— WHAT IS EXPECTED —
Each line from the one containing "The build123d and" through the one containing "return HANDLE_HALF_DEPTH *" is to be retyped exactly, both end lines included, and all other lines left out.

[Start of DATASET EXTRACT]

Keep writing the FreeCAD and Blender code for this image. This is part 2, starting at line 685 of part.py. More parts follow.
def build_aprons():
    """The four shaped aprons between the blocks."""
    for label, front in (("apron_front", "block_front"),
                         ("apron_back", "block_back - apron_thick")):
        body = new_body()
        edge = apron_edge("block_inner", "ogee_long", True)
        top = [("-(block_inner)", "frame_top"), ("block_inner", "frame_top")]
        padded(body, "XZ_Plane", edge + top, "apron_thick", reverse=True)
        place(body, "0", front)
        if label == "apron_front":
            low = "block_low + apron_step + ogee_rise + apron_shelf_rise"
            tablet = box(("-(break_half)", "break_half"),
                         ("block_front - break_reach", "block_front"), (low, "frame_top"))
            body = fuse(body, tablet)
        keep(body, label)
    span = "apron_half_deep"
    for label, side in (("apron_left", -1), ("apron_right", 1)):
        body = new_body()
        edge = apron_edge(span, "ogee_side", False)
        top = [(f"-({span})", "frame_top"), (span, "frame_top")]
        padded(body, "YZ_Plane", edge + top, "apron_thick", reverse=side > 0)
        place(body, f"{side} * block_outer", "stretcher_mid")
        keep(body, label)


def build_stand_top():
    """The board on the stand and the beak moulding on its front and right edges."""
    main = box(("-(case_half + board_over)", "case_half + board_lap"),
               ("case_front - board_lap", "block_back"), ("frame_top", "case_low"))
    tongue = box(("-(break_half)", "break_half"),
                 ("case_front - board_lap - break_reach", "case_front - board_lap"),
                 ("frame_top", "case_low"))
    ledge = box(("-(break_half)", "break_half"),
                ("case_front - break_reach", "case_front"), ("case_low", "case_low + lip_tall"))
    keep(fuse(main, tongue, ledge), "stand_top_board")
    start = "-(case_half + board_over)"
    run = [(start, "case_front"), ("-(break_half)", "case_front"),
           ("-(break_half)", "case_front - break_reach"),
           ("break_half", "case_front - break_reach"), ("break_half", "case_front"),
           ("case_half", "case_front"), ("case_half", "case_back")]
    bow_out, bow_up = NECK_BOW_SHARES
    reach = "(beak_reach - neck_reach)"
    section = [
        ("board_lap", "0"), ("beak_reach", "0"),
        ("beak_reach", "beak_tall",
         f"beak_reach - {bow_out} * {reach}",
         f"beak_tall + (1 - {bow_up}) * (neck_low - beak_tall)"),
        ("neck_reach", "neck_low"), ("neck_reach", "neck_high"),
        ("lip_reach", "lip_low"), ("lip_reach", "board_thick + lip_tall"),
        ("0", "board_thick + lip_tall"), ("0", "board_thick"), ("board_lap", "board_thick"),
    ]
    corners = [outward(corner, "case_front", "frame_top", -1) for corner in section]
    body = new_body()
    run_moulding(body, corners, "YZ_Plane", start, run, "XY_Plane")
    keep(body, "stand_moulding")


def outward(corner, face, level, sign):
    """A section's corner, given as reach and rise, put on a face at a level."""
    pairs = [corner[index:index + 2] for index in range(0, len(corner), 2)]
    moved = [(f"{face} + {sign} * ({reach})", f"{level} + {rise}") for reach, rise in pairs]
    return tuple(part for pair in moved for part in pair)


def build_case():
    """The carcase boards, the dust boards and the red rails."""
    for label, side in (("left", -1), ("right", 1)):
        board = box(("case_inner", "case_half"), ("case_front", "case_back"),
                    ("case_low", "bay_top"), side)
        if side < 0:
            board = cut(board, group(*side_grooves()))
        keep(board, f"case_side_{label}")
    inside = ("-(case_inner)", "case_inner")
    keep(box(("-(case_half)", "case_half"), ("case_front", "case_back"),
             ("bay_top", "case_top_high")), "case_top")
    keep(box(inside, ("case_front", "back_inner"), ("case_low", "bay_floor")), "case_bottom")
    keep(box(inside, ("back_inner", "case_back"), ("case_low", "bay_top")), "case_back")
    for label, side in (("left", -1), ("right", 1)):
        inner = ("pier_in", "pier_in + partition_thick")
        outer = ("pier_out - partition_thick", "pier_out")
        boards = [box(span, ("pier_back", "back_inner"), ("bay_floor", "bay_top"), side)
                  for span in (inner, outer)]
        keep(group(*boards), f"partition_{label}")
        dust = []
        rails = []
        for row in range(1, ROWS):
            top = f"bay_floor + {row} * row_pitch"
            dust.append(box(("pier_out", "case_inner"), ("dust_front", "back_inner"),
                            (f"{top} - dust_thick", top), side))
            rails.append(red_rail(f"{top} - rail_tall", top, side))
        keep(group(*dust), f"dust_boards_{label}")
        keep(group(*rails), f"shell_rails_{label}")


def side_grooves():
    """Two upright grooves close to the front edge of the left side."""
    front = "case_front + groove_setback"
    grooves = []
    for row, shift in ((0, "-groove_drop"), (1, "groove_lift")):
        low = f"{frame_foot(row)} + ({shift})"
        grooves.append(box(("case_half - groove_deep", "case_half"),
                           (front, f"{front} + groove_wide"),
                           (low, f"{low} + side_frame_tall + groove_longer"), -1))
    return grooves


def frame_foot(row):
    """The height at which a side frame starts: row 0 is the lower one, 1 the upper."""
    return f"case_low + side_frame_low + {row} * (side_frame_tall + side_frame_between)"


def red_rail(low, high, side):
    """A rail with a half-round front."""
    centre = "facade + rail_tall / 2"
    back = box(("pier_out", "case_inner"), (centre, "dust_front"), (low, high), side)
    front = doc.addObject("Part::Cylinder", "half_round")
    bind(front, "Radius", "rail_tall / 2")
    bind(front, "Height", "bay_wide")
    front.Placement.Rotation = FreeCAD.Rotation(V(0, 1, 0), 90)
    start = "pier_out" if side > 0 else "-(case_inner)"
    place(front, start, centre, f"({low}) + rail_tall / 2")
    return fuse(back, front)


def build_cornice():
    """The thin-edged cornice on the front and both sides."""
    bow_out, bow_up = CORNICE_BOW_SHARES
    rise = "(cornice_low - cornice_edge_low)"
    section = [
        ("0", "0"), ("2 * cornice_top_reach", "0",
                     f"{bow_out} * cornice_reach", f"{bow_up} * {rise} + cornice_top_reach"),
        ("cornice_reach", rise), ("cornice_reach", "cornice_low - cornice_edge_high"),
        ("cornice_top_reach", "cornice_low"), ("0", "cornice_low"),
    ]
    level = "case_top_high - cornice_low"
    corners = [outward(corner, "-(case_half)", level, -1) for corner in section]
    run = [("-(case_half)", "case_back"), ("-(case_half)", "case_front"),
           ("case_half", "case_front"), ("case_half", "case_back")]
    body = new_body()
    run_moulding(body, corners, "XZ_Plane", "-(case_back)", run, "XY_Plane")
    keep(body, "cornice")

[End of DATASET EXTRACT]
[Start of DATASET EXTRACT]

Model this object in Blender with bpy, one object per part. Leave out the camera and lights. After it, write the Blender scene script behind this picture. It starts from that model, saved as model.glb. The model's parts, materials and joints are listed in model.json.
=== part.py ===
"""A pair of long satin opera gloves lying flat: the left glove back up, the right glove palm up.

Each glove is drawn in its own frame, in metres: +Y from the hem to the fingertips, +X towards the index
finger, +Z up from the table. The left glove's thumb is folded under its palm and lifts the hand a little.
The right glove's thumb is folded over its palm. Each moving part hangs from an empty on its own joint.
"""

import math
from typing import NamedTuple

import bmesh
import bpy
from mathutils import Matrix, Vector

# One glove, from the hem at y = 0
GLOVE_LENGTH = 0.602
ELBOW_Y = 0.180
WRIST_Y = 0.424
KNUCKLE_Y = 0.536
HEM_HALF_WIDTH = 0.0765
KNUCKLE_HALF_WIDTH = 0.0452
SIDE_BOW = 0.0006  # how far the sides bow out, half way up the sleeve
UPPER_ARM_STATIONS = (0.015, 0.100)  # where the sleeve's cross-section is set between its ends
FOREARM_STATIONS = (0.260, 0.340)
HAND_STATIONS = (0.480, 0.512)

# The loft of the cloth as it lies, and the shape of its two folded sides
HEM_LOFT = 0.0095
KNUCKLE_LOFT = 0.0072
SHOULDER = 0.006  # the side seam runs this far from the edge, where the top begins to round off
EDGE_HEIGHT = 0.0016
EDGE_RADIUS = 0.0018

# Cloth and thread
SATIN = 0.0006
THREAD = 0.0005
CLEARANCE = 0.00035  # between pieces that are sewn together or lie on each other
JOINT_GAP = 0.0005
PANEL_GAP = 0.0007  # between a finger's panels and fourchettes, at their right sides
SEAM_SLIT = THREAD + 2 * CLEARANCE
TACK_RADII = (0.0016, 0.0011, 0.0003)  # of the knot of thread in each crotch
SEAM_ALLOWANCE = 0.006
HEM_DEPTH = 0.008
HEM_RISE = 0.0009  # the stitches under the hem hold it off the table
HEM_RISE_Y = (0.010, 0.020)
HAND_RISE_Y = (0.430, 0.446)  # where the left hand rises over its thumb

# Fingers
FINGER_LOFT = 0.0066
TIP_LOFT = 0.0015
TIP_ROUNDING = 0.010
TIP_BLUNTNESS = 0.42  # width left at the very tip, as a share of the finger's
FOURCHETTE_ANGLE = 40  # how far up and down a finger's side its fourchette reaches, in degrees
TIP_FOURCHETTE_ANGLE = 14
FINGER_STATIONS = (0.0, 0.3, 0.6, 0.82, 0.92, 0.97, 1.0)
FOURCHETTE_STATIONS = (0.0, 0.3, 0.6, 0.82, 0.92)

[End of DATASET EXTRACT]
[Start of DATASET EXTRACT]

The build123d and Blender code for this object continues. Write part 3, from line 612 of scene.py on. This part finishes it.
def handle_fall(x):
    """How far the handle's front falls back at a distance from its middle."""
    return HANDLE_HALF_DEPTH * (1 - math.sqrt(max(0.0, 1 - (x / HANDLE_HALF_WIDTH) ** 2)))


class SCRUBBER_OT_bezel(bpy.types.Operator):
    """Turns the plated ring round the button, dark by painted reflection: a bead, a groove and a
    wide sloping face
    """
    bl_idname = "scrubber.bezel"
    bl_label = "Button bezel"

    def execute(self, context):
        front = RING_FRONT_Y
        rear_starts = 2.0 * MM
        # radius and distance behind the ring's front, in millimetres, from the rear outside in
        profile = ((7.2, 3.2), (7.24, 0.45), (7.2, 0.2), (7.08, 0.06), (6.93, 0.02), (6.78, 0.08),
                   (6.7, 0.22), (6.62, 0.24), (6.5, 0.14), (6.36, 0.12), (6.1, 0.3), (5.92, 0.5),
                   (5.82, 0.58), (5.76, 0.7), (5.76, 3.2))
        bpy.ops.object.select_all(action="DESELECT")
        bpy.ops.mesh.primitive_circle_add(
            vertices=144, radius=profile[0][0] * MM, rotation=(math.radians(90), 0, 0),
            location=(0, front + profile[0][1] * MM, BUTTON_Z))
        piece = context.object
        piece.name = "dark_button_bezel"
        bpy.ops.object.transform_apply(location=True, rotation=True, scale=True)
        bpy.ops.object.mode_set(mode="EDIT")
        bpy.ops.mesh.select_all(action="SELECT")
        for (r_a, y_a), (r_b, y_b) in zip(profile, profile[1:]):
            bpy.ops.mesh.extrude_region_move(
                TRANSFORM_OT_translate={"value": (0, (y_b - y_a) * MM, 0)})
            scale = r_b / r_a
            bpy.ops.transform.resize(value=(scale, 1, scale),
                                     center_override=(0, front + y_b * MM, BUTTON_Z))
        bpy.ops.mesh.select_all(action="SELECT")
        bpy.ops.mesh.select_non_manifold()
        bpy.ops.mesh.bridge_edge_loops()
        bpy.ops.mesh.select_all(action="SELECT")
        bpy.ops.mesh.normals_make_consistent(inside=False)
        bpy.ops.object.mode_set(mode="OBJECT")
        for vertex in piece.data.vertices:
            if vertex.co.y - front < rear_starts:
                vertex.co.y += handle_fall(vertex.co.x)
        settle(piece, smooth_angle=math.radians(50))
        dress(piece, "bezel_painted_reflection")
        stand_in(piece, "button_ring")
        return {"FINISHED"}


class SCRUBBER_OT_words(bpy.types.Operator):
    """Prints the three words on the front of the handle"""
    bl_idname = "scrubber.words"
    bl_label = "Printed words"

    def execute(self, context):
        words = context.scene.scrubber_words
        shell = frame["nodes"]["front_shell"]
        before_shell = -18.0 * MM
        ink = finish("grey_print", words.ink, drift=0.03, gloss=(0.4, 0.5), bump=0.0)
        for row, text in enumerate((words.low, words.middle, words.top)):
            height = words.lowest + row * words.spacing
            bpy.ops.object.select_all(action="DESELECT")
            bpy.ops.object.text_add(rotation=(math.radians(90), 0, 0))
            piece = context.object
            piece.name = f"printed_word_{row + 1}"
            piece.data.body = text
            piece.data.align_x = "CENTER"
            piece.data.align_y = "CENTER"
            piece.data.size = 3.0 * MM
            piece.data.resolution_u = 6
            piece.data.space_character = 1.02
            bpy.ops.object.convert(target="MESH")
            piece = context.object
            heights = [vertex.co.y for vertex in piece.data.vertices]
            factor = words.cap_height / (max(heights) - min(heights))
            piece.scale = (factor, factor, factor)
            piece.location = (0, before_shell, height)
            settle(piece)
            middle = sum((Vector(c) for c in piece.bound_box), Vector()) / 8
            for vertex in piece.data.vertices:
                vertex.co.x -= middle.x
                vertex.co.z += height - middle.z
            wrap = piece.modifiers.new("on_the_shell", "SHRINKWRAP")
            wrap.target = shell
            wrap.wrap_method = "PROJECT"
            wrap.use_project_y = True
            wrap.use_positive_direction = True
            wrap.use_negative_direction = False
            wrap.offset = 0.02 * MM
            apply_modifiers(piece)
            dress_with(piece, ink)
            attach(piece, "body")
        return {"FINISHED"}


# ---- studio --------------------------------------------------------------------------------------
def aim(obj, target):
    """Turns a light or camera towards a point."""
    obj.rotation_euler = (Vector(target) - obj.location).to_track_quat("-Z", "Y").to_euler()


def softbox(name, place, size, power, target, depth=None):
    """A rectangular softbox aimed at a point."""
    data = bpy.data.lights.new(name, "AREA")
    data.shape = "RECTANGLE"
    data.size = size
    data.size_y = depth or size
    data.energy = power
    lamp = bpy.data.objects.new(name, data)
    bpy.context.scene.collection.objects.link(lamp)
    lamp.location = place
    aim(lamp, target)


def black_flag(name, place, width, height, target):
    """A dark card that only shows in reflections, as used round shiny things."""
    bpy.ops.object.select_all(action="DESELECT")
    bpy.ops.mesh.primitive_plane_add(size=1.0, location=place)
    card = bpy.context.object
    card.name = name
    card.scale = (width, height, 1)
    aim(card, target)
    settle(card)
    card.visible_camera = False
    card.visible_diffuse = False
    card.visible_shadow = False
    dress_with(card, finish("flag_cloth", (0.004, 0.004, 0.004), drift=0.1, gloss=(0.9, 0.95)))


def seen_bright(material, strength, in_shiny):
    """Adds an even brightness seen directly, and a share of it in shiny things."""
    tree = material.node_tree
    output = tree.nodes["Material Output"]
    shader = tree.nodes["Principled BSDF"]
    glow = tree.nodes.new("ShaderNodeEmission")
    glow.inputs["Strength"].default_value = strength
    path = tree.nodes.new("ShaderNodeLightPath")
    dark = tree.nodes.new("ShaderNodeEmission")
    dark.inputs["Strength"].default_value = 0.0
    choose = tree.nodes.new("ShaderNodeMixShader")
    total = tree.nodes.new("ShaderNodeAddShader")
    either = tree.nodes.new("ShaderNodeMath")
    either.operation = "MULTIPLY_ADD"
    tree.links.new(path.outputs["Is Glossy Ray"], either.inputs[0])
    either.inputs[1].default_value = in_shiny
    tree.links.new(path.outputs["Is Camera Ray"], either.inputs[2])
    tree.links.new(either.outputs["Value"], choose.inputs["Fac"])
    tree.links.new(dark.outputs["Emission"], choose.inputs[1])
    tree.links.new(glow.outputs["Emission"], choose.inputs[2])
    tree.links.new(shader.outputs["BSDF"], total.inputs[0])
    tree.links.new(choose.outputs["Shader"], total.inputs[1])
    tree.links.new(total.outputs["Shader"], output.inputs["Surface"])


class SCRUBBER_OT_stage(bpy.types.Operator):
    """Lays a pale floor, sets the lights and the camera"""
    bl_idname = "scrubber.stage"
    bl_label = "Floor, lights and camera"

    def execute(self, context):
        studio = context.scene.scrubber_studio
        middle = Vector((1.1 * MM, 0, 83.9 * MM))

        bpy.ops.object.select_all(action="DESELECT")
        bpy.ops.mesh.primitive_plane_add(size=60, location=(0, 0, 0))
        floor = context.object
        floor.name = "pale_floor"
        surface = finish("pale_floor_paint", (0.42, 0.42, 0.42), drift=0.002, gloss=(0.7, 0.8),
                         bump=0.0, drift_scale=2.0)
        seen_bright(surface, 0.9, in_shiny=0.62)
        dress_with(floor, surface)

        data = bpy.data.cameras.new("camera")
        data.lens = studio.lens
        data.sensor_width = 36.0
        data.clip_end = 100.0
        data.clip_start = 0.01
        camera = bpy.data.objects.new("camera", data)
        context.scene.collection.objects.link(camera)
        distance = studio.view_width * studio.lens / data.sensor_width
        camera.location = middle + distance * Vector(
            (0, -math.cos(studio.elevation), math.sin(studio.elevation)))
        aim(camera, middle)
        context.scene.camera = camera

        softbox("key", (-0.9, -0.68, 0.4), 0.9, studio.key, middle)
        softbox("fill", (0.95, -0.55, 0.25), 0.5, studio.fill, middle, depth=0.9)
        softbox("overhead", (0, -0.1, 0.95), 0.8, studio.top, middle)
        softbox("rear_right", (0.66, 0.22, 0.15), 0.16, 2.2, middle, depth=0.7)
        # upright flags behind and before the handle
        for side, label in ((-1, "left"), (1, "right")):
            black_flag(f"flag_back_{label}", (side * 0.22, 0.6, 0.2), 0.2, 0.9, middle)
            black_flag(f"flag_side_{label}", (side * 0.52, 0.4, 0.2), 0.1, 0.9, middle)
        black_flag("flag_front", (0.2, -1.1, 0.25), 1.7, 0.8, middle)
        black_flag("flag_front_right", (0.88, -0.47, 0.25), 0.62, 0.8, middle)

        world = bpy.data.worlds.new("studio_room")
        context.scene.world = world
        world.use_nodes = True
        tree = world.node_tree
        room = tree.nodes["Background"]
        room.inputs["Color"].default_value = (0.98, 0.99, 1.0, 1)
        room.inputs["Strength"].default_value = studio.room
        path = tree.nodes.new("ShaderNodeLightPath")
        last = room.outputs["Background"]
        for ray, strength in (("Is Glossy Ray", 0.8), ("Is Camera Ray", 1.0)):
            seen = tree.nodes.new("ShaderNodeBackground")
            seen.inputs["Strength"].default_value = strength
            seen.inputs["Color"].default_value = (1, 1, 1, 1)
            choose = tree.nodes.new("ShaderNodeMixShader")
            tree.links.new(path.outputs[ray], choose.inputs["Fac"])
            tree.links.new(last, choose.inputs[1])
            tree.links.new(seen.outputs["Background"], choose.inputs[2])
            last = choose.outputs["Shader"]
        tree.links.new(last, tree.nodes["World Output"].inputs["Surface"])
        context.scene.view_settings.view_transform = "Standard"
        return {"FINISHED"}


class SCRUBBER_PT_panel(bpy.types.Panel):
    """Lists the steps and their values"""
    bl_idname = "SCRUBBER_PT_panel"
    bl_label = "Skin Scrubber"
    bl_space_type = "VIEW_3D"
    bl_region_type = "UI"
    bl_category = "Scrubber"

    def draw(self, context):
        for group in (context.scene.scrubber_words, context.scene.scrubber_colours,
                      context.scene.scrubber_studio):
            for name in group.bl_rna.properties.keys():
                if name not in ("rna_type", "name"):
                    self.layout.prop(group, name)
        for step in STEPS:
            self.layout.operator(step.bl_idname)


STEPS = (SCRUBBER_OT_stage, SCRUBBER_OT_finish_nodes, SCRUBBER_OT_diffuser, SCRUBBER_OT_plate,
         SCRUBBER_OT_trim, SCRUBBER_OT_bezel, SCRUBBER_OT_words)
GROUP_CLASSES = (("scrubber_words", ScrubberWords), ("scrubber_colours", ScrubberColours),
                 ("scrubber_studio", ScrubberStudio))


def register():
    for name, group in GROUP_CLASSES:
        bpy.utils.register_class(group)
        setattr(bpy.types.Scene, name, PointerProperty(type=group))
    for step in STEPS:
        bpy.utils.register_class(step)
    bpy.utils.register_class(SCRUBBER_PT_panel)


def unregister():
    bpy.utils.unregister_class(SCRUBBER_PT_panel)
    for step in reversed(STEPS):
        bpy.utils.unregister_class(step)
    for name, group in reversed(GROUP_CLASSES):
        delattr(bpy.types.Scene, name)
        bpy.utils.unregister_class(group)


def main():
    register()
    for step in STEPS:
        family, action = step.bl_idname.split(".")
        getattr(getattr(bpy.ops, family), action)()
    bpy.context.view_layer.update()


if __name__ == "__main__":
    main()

[End of DATASET EXTRACT]

— SOLUTION TO THE EXERCISE —
The build123d and Blender code for this object continues. Write part 3, from line 612 of scene.py on. This part finishes it.
def handle_fall(x):
    """How far the handle's front falls back at a distance from its middle."""
    return HANDLE_HALF_DEPTH * (1 - math.sqrt(max(0.0, 1 - (x / HANDLE_HALF_WIDTH) ** 2)))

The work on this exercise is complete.